『十字軍物語Ⅱ』(塩野七生)(〇)
シリーズ全3巻。第Ⅱ巻は、第2次十字軍遠征。十字軍遠征とは、中世に生きるヨーロッパのキリスト教徒にとっては、「神が望まれたことをする」という、信者にしてみればこの上もなく正当な行為とされます。第1次十字軍でイェルサレムを開放したキリスト教側ですが、イスラムの英雄サラディンにより、イェルサレムがキリスト教側からイスラム教側へと取り戻される、その始終が描かれています。
(印象に残ったところ‥本書より)
■第一次十字軍後
・1131年:ボードワン二世死去。アンジュ―伯フルクがイェルサレム王に即位。
・1143年:フルク死去。13歳の息子ボードワン三世と母メリゼンダが共同王位。
・1144年:イスラムの太守ゼンギがエデッサを制圧。最初の十字軍国家を喪失。
■第二次十字軍
・1146年:シトー派の修道士ベルナール、フランスの小都市ヴェズレーの広場で十字軍結成を勧説。ルイ七世がこれに応える。続いて、神聖ローマ帝国皇帝コンラッド三世の説得に成功。第二次十字軍の派遣が決まる。
・1148年:コンラッドとルイ、イェルサレムに到着。ヌラディンがダマスカスの領主から支援要請を受け、ダマスカスに接近。十字軍はその翌日に撤退を決定。コンラッドは早くもパレスティナを離れ、コンスタンティノープルを経由して帰国。
・1149年:ルイ、シチリアを経由して帰国。
・1154年:ヌラディン、ダマスカスを制圧し、イスラム全域の支配者となる
・1158年:ボードワン三世、ビザンチンの皇女と結婚。アンティオキアの領有をビザンチンに譲渡。
・1162年:ボードワン三世死去。弟のあモーリーがイェルサレム王に即位。
・1169年:ヌラディン配下の将軍シルク、甥のサラディンとともにファティマ朝のエジプトに進行し、制圧。

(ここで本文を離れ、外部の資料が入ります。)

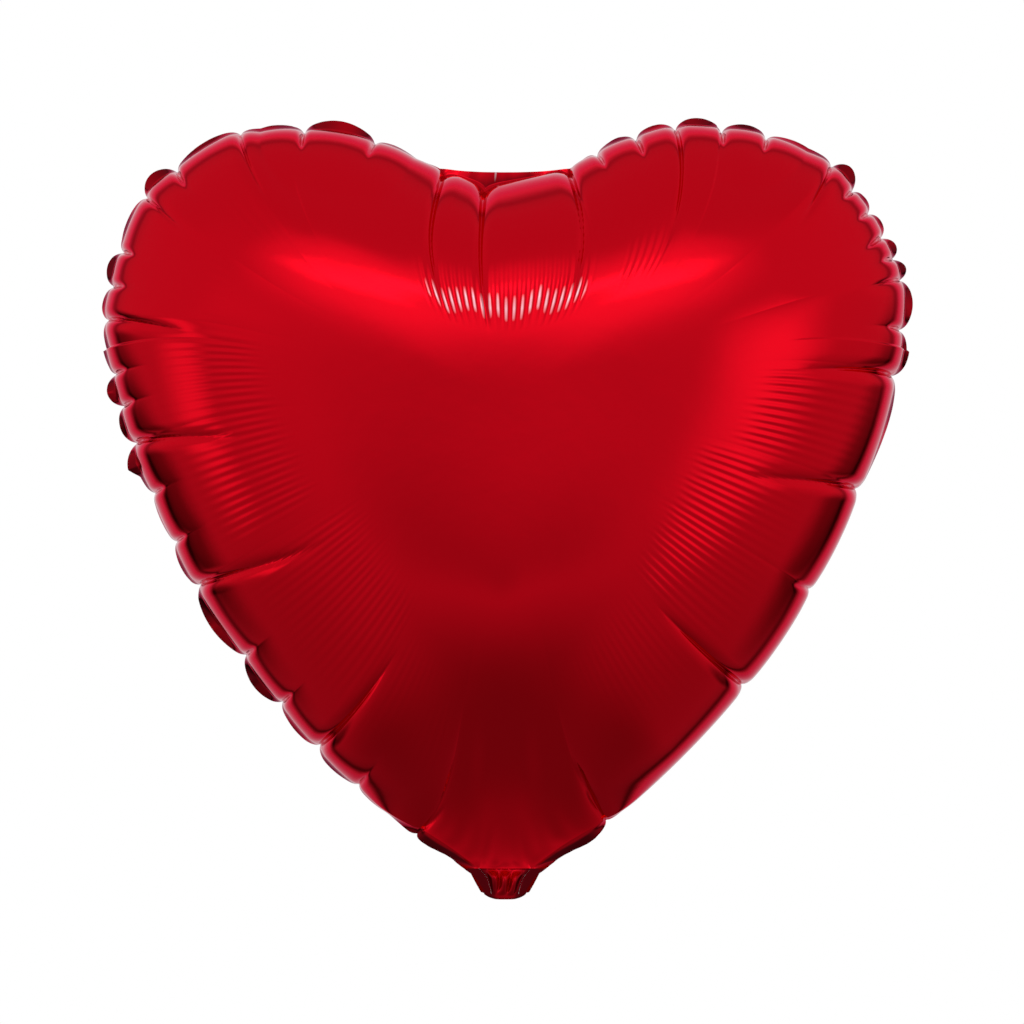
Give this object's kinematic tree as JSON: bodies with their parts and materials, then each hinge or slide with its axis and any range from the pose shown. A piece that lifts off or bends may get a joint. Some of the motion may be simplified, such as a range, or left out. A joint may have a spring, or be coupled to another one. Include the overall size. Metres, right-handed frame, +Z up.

シルクの死を受け、甥のサラディンがエジプトの宰相就任。
・1170年:エジプトのファティマ朝滅亡。サラディン、新たにアユ―ヴ朝設立。
・1174年:アモーリー死去。らい病の息子ボードワン四世がイェルサレム王に即位。ヌラディン死去。サラディンがダマスカスの実質的な領有に成功。
・1185年:ボードワン四世が死去。8歳の甥ボードワン五世が王位に就く。
・1186年:サラディン、イラクの重要都市もスールを支配下におき、イスラム世界の実質的な統合に成功。ボードワン五世死去。ルジャニンがイェルサレムの支配者となる。
・1187年:ルジャニン率いるキリスト教軍、ハッティンの平原でサラディンと激突し、完敗。イェルサレム王のルジャニンはイスラム側の捕虜となる。サラディン、ティベリアスのほか、アッコンを中心とした海港都市を支配下におく。サラディン、イェルサレムを陥落。イェルサレムが88年ぶりにイスラム勢力下に入る。
・1188年:神聖ローマ皇帝フリードリッヒ、軍勢を率いて中近東に向け出発。
・1190年:フリードリッヒ、小アジアに到達するも付近のゴスク川で溺死。
〇人材とは、なぜかある時期に、一方にだけ集中して輩出してくるものであるらしい。だが、この現象もしばらくすると止まり、今度は別の一方の方に集中して輩出してくる。なぜ双方とも同時期に人材は輩出しないのか、という疑問に明快に答えてくれた哲学者も歴史家もいない。人間は人間の限界を知るべきという神々による配慮か、それともこれこそが歴史の不条理なのか・・・(冒頭文より)
〇人間にとっての野心は、何であろうと、やりたいという意欲である。一方、虚栄心とは、他人から良く思われたいという願望だ。人間ならば誰でも、この両方ともを持っている。それで問題は、一人の人間の内部での野心と虚栄心のどちらが大きいか、だが、このことよりも重要な問題は、その人間が好機に恵まれたとき、野心で動くか、それとも虚栄心で動くか、のほうである。
〇ルネサンス時代の政治思想家マキャヴェッリは、成功するリーダーに必要な条件として、次の3つをあげている。①力量、②幸運、③時代が必要としている資質。リーダーにとっての第一条件は、自分がリーダーであることを強く自覚していることにある。
〇人間世界には、悪賢い人間は多くいる。この資質が、その人物が率いる共同体のために使われるか、それとも自分個人のためにしか使われないかの別はあっても、悪賢いとするしかない人は多い。だからこそ人間は、「義に殉ずる人」を前にすると、感動するのである。